When it comes to the documentation, again the agent works from the closest source - the code. The documentation gets generated from the code, which has been generated from the plan, which is a distillation of the initial discussion. The intent can get diluted out by the process.

Historically pull requests might also have been where intent was reinforced. But if the pull requests get generated by agents, they get built through code and tests, not intent. if the drive is “does the code do what it should”, the intent doesn’t disseminate across the whole team.

The Need for Speed

Margaret-Ann Storey’s paper doesn’t answer a question I’d be interested to know: why did the problem of cognitive debt arise in that situation?

The example is of a student team and a wall hit at week eight. But is the problem because AI allowed the team to get further down the road than teams in the era of human coding? So did they hit a problem that historical teams never hit because their applications didn’t get as big, so an absence of documentation did not become a problem? Or did the problem occur because the quality of documentation was worse than historical teams, because they were seduced by the opportunity of quicker development?
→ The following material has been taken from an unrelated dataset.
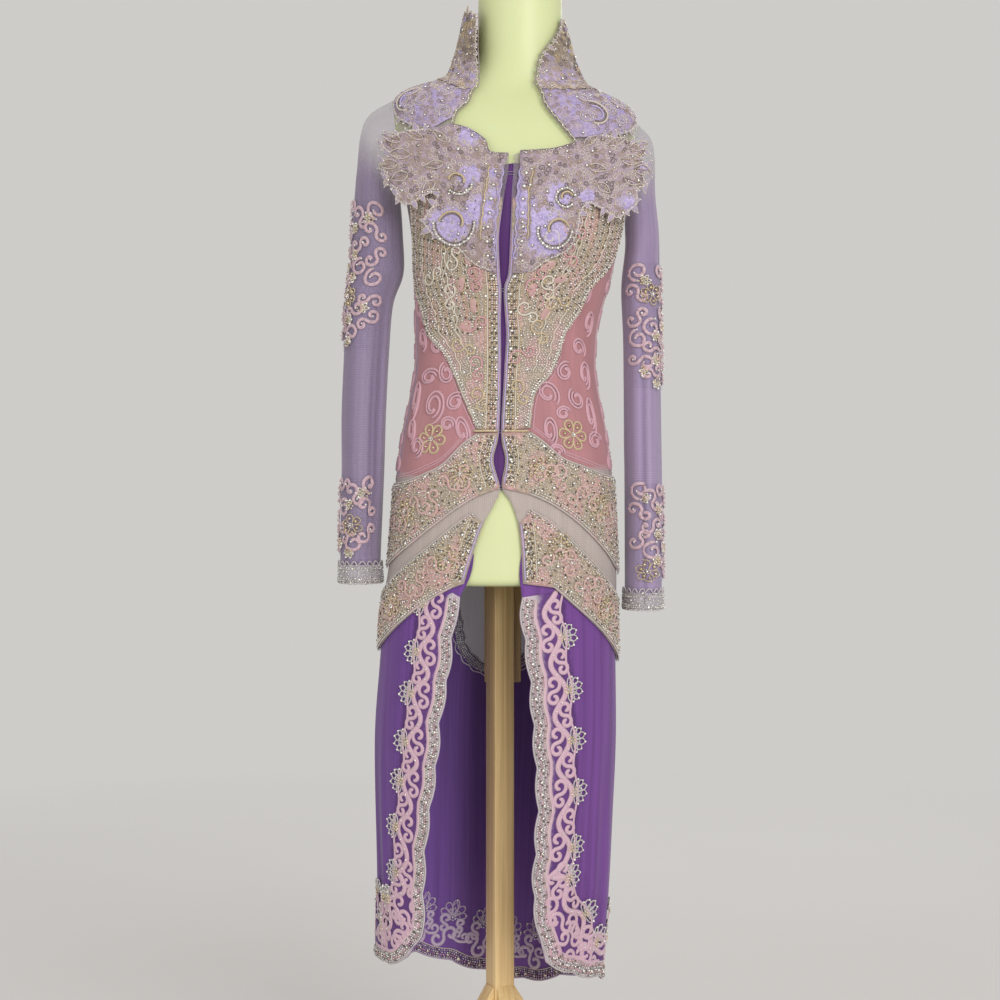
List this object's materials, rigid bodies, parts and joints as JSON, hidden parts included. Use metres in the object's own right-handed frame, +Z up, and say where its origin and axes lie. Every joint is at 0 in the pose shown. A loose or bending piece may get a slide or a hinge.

The answers do not dilute the importance of the issue. The “need for speed” is undoubtedly causing a problem with cognitive debt. It’s whether the availability of speed created a problem that was lurking before, but not identified because the teams did not get as far down the road.

Summary

That “need for speed” is a definite risk for increased code slop, degraded or absent documentation, tests that pass but are not fit for purpose, for cognitive and intent debt.

Intent and effective sharing of intent is key to giving agents the key information to make good decisions. And intent is something I think is regularly buried subconsciously at the back of developers’ minds, assumed knowledge that requires conscious thought to share.